[Written instruction]: Begin with the line that contains "# From the outer corner line to" and end with the line that contains "bpy.context.scene.collection.objects.link(empty)", transcribing exactly each line in that stretch and no other.

[Supplied data]:
______

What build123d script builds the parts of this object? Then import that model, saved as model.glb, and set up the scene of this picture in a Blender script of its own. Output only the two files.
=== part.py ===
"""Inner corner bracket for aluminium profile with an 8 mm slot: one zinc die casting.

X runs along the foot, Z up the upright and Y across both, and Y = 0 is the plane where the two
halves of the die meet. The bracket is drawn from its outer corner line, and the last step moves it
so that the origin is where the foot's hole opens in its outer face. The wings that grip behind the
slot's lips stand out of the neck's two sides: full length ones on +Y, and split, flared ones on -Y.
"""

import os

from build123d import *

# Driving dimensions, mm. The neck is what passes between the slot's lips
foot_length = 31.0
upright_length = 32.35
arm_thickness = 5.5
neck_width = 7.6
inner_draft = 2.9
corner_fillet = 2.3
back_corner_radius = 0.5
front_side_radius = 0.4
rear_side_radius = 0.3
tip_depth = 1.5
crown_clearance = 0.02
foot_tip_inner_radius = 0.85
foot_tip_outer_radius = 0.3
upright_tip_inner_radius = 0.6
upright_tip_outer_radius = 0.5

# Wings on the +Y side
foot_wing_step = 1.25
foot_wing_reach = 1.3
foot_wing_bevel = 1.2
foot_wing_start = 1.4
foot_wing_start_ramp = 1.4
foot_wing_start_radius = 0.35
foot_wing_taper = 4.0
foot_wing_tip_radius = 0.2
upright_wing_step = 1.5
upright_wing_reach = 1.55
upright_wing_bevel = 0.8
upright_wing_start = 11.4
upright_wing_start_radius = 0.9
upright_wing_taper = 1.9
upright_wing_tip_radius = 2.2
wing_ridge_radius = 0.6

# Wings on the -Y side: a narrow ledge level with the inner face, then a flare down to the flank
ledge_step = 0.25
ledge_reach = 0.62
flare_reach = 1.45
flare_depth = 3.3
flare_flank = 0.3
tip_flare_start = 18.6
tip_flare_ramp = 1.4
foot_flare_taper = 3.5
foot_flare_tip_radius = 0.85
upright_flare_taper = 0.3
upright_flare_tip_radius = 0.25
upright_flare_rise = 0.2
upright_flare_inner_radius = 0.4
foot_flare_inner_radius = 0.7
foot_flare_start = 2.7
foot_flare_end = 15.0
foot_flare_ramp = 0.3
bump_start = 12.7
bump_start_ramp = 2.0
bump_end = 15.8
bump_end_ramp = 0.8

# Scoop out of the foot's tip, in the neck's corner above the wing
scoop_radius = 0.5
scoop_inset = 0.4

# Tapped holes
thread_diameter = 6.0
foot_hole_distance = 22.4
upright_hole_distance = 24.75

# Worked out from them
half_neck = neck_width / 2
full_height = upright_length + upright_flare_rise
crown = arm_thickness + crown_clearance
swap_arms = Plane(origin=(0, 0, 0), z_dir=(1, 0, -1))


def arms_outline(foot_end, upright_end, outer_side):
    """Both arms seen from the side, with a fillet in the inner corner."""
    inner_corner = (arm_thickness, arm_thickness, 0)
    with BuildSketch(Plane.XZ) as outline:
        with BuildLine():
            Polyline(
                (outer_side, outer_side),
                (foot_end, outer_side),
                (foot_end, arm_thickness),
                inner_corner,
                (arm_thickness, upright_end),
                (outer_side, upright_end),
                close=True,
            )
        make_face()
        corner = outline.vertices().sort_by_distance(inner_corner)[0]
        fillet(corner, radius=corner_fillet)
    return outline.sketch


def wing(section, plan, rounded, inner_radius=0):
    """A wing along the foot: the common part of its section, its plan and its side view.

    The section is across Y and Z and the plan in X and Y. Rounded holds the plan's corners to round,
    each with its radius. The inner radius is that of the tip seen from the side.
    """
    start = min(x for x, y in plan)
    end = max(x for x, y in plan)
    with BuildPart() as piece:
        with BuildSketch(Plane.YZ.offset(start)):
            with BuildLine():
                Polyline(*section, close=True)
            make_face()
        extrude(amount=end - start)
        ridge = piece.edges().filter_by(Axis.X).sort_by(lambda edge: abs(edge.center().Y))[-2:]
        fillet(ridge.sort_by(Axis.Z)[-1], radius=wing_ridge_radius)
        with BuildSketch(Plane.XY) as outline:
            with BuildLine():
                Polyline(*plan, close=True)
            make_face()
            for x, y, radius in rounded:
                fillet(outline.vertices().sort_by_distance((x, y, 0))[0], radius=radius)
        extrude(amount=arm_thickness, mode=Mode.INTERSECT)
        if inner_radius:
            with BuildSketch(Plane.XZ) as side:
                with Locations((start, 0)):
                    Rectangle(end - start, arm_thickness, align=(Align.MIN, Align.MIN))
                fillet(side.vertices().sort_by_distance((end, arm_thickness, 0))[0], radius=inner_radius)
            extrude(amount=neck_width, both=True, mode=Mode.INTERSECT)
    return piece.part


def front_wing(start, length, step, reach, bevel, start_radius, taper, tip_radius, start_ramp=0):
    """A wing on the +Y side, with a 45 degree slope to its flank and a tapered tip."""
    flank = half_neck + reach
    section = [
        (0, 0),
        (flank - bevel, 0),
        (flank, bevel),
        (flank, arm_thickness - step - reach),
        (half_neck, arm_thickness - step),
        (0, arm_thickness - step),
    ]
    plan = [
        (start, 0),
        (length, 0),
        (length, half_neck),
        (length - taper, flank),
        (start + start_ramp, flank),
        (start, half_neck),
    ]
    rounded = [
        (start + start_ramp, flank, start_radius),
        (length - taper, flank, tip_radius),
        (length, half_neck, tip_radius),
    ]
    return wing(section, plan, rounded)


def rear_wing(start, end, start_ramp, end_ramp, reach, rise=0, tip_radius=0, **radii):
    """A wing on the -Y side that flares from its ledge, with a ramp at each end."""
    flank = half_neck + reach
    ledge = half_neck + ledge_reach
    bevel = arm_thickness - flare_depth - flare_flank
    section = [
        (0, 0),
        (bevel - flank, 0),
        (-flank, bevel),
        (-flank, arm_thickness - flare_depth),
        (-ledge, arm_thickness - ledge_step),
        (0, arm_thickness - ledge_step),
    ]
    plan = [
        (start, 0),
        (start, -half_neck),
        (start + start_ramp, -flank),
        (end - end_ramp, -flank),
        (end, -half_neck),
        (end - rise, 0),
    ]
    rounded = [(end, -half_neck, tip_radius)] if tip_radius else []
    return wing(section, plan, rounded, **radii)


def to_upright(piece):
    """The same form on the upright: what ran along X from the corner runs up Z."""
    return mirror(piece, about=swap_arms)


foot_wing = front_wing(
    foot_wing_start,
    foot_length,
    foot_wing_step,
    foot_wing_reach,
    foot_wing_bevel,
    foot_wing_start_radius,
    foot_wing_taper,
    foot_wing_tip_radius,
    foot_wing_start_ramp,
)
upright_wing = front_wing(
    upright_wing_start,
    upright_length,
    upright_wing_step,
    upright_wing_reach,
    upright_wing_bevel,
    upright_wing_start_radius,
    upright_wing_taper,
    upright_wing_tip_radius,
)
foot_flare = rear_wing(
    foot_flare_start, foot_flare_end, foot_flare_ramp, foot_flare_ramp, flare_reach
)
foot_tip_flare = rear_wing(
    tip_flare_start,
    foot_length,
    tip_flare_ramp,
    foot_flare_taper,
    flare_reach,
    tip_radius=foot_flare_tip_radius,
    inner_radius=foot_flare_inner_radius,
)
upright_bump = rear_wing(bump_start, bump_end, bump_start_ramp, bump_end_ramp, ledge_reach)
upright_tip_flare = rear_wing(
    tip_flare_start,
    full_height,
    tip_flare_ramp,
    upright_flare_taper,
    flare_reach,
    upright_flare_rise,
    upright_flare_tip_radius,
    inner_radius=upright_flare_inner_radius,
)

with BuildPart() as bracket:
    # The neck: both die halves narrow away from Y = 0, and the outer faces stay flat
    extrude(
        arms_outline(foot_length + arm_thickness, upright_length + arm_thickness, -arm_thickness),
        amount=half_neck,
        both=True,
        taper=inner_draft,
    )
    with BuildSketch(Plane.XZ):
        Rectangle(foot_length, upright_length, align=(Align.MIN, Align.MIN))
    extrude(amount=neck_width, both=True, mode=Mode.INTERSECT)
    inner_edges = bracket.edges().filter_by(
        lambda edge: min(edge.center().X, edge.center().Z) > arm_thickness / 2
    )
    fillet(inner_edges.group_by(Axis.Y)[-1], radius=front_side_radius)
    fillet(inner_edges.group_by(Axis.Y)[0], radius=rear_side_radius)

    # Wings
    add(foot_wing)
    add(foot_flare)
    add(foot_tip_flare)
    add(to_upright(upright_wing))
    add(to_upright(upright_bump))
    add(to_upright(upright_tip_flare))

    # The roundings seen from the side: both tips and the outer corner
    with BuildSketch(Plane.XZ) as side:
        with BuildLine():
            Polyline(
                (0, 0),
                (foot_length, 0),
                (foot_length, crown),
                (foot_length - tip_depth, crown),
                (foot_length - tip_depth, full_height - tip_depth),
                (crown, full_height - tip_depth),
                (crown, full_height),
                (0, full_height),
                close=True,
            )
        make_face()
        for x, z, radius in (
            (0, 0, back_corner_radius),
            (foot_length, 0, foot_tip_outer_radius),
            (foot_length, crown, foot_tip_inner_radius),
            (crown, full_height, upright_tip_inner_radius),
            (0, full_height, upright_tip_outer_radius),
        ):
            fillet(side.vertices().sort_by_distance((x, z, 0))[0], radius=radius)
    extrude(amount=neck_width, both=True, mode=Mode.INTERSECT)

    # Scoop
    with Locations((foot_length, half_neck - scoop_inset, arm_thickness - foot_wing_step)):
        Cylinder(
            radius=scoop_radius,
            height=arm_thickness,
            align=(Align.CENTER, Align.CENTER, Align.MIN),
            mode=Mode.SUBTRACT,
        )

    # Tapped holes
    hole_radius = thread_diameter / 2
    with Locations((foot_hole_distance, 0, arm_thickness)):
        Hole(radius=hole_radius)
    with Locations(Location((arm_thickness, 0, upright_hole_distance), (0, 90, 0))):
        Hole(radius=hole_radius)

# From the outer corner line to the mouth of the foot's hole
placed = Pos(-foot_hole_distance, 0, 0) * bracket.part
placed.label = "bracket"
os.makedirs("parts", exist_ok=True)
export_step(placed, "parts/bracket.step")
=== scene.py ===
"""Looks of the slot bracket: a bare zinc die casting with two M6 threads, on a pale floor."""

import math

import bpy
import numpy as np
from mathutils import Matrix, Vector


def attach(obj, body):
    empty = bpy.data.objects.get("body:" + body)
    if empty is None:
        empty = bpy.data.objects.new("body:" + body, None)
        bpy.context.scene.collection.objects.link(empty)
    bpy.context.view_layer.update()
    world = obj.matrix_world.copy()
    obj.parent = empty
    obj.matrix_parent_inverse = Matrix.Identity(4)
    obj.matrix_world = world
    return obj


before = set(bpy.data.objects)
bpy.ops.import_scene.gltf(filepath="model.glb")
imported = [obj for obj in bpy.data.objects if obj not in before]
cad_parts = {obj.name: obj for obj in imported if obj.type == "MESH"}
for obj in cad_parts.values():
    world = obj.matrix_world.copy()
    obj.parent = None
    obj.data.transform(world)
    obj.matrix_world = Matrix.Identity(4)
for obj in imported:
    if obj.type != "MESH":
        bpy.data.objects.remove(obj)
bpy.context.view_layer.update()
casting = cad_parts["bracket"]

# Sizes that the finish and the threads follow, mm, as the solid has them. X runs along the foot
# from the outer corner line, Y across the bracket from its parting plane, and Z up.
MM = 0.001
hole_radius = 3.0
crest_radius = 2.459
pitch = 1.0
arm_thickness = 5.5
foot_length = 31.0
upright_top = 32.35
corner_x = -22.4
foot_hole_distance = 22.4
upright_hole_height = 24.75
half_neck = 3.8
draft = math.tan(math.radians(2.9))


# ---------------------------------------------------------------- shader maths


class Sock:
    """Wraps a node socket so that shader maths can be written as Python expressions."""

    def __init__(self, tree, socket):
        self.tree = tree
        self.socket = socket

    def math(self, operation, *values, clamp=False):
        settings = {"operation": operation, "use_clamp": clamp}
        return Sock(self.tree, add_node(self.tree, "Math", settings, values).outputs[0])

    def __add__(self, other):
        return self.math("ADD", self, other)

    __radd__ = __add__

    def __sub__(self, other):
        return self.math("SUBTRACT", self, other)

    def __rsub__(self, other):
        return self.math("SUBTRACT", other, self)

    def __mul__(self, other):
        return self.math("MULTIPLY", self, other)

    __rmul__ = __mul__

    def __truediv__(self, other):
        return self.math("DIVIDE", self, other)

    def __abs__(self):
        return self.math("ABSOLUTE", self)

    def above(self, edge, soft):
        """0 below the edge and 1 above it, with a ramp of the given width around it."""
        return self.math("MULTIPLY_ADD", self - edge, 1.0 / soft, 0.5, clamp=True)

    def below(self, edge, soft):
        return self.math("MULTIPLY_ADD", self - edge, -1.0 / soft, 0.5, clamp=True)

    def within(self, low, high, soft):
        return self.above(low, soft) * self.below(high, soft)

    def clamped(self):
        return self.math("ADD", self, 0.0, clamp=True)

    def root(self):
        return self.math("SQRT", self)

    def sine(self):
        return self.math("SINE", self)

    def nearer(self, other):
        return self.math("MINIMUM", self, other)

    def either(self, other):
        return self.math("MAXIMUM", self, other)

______

[Finished exercise]:
# From the outer corner line to the mouth of the foot's hole
placed = Pos(-foot_hole_distance, 0, 0) * bracket.part
placed.label = "bracket"
os.makedirs("parts", exist_ok=True)
export_step(placed, "parts/bracket.step")
=== scene.py ===
"""Looks of the slot bracket: a bare zinc die casting with two M6 threads, on a pale floor."""

import math

import bpy
import numpy as np
from mathutils import Matrix, Vector


def attach(obj, body):
    empty = bpy.data.objects.get("body:" + body)
    if empty is None:
        empty = bpy.data.objects.new("body:" + body, None)
        bpy.context.scene.collection.objects.link(empty)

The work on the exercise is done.